Resolutely analogue British supercar specialists Noble are uncompromising about everything they produce. Latest is the M500, with jaw-dropping looks and a Ford-sourced mid-mounted V6. Naturally, there’s little in the way of driver aids, and that 506 bhp engine drives through a Graziano six-speed manual gearbox, which Audi once offered in its R8 supercar. There’s an open gate just like those that Ferrari used to feature on its cars, the better to get exactly the right shift.
What else could there be for the rip-snorting, rally-bred version of Toyota’s little Yaris hatchback than a manual gearbox? This is after all one of the ultimate driver’s cars on sale today, and Toyota have naturally fitted a six-speed manual box, the better to control the four wheel-drive chassis that's unique to the GR Yaris and to feed the power from the 257 bhp three-cylinder engine onto the road. Satisfaction guaranteed.

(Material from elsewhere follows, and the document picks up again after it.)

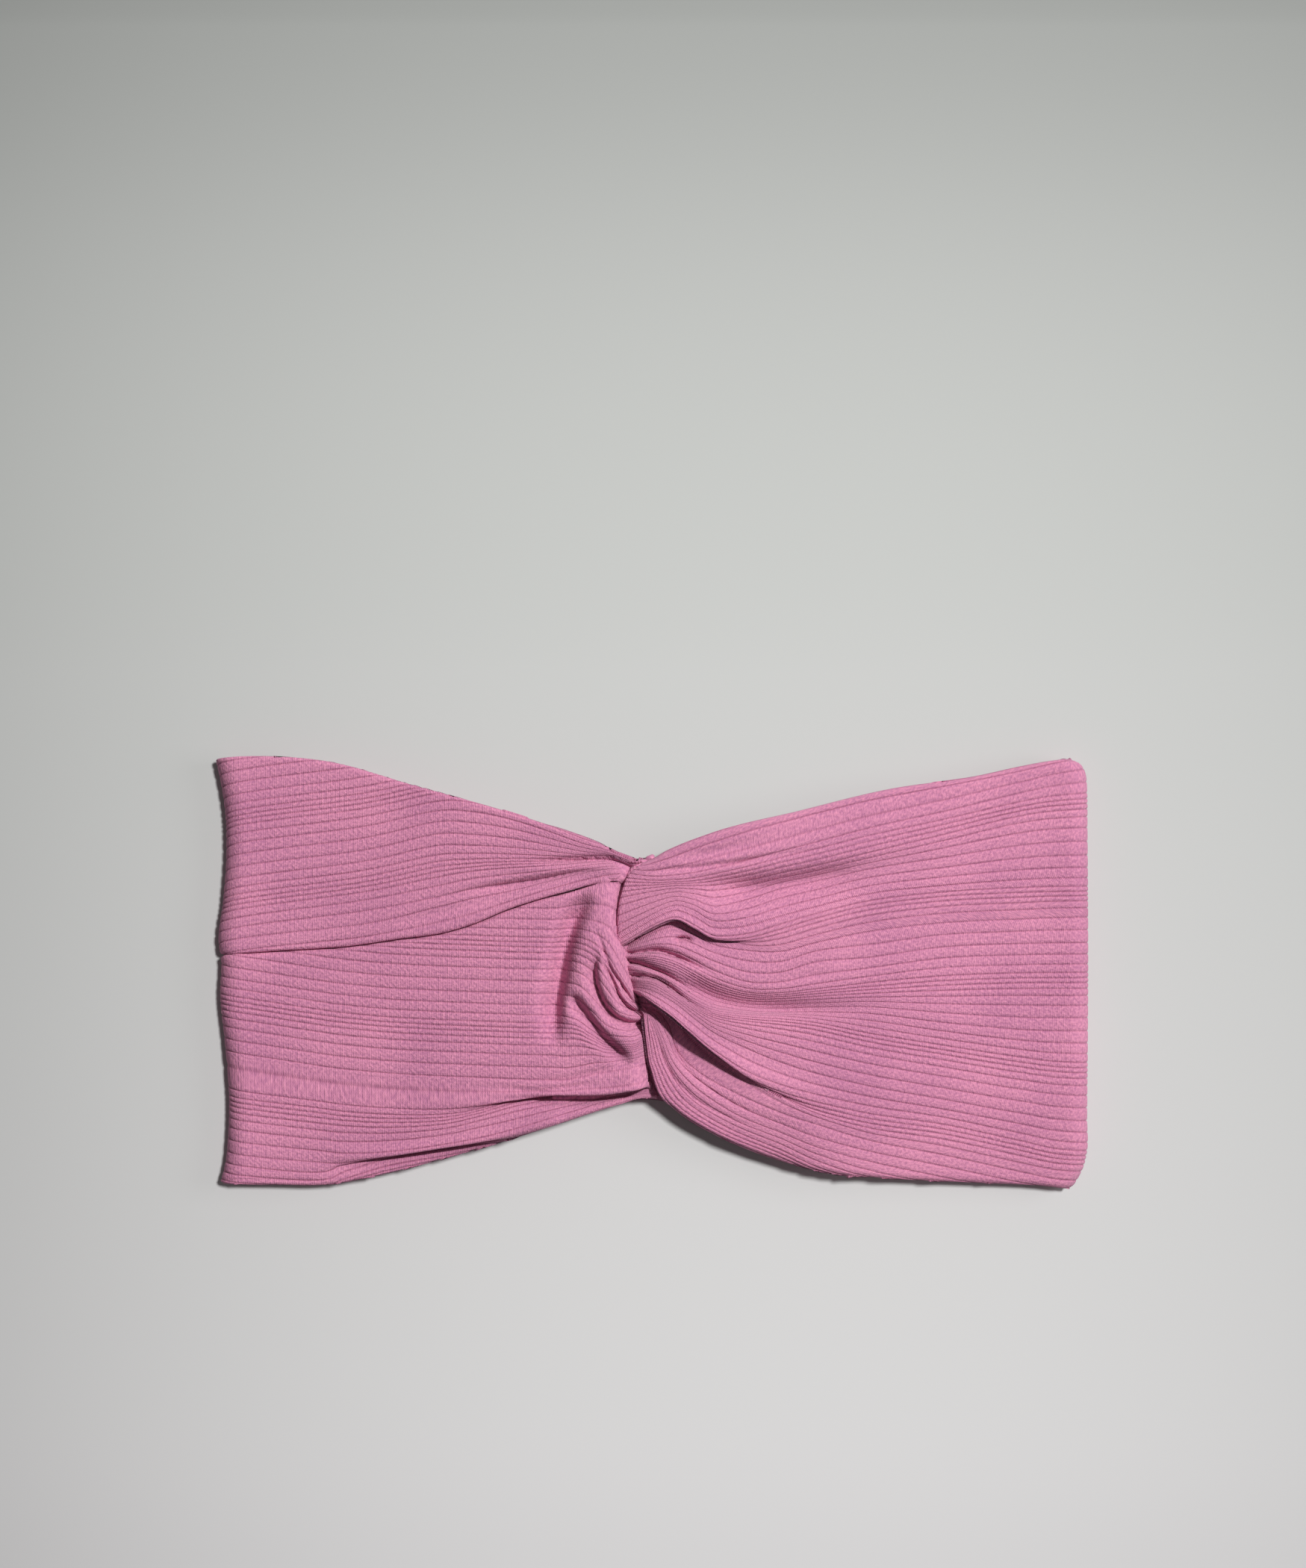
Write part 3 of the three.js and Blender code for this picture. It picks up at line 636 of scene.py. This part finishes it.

If you’d like a Lotus 7-inspired machine that isn’t a Caterham, turn to Westfield in the Midlands. There’s nothing resembling an automatic gearbox here, just an excellent Mazda-derived five-speed manual. It’s all part of the distinctly old-school feel of the Westfield Sport 250 which uses a Ford 2-litre engine to great performance effect but with few of the frills - the interior only just qualifies for that word - that modern owners might expect. That’s all part of the appeal, obviously.
You’ll have to act quickly to get the cheapest - and we’d argue best - current GTi, the basic manual transmission model, because new emissions rules might mean it’s dropped for 2024. The forerunner of all hot hatches was first launched in 1975 with a close-ratio four-speed ‘box controlled by a gearstick famously topped by a mock golf ball. The latest six-speed manual is loved by owners and road testers alike so we’d advise ordering yours now, in red perhaps?